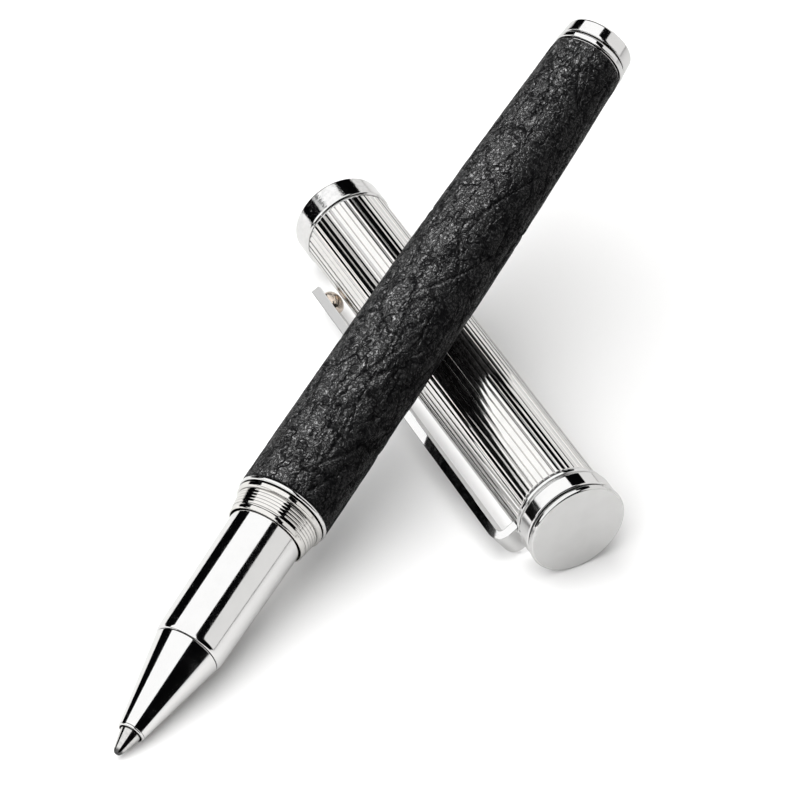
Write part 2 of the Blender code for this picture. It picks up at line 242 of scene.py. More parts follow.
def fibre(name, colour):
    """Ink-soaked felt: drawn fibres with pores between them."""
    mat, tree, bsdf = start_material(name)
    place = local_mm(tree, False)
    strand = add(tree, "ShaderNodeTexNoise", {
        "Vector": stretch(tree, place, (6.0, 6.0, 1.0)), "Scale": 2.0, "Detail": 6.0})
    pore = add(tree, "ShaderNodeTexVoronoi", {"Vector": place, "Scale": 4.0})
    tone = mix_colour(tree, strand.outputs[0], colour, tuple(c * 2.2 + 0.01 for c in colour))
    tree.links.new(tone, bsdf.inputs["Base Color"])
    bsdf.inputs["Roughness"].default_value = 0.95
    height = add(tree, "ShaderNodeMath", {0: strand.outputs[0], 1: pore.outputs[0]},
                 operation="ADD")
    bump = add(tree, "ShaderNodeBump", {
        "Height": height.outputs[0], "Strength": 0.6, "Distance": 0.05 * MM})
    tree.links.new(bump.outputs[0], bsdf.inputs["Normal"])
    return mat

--

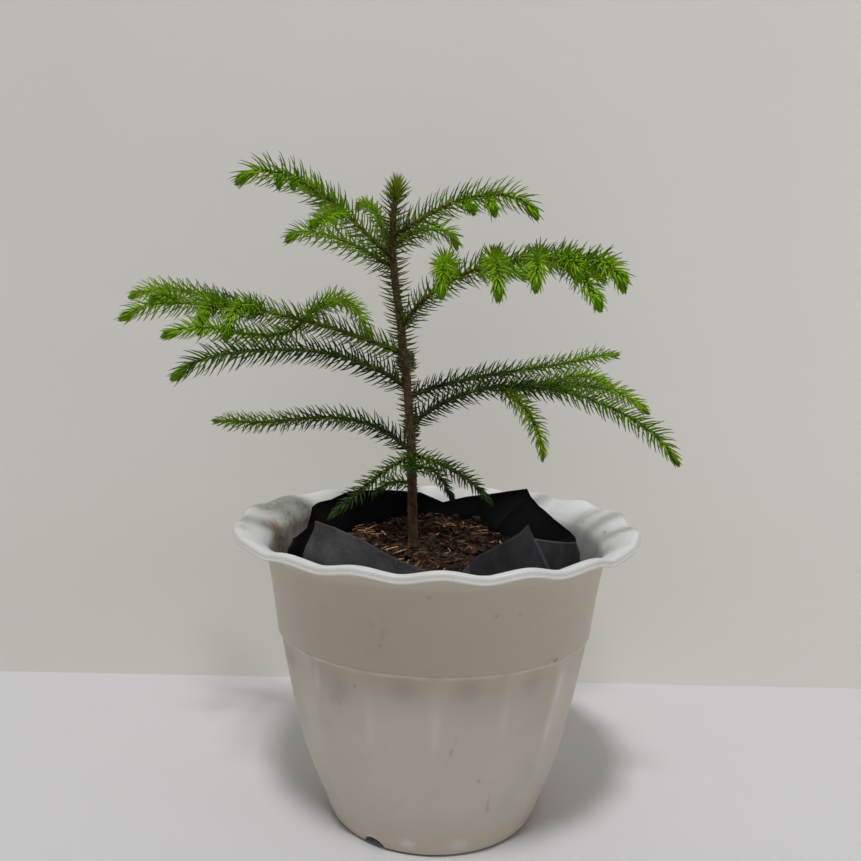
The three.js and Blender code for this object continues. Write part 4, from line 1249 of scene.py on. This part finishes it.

==

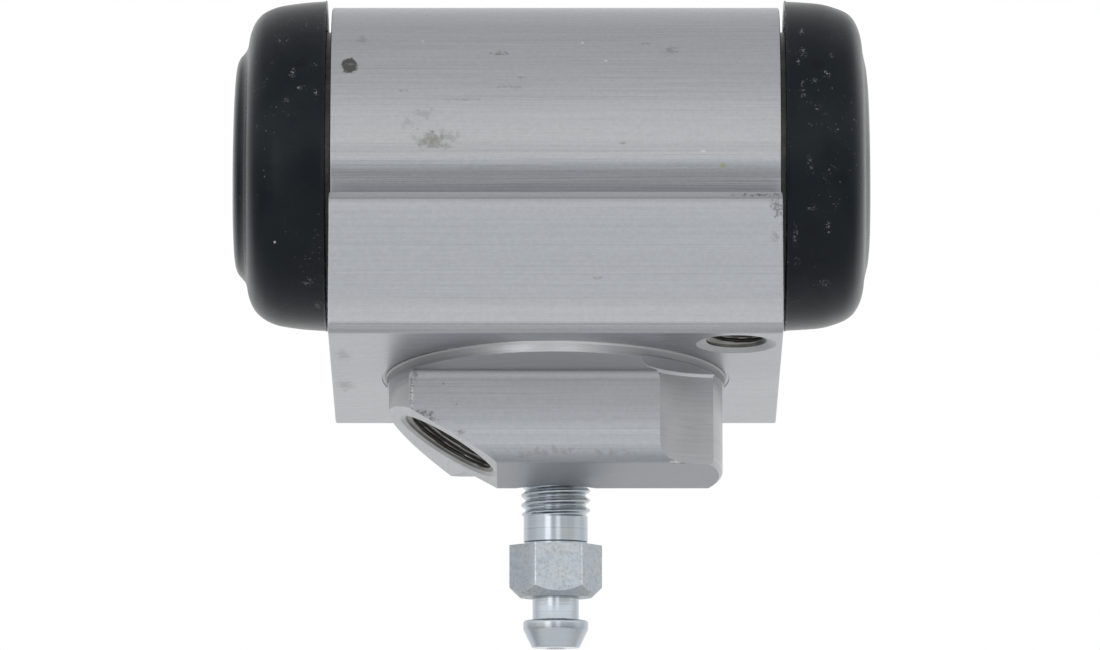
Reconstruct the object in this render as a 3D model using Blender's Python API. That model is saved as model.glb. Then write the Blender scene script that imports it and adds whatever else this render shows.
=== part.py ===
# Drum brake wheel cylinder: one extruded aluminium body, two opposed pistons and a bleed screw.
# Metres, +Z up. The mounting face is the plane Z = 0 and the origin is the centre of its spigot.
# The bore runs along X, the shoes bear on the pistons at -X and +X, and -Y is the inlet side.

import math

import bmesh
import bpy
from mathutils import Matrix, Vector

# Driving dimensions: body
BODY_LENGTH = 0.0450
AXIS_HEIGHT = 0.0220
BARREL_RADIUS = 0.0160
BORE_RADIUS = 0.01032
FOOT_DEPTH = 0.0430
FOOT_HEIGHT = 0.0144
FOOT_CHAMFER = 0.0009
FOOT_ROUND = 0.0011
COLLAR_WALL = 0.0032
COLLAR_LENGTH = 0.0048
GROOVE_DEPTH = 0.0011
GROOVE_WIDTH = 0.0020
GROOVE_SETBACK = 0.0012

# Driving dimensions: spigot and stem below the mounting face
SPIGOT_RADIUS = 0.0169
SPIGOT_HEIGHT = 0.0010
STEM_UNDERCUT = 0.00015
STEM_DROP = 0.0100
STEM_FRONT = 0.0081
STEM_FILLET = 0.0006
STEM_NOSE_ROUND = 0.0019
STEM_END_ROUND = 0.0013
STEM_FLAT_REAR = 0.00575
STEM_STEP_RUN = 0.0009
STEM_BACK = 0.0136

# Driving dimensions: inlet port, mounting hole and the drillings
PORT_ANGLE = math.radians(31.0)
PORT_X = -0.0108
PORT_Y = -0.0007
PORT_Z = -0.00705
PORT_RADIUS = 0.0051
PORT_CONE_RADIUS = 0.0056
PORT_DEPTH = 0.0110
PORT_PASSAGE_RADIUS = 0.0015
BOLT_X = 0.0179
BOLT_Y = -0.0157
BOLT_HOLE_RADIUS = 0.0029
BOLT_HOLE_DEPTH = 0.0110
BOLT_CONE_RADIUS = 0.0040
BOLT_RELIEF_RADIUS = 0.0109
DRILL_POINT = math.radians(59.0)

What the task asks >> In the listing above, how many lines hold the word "scene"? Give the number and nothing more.

Solution to this problem >> 3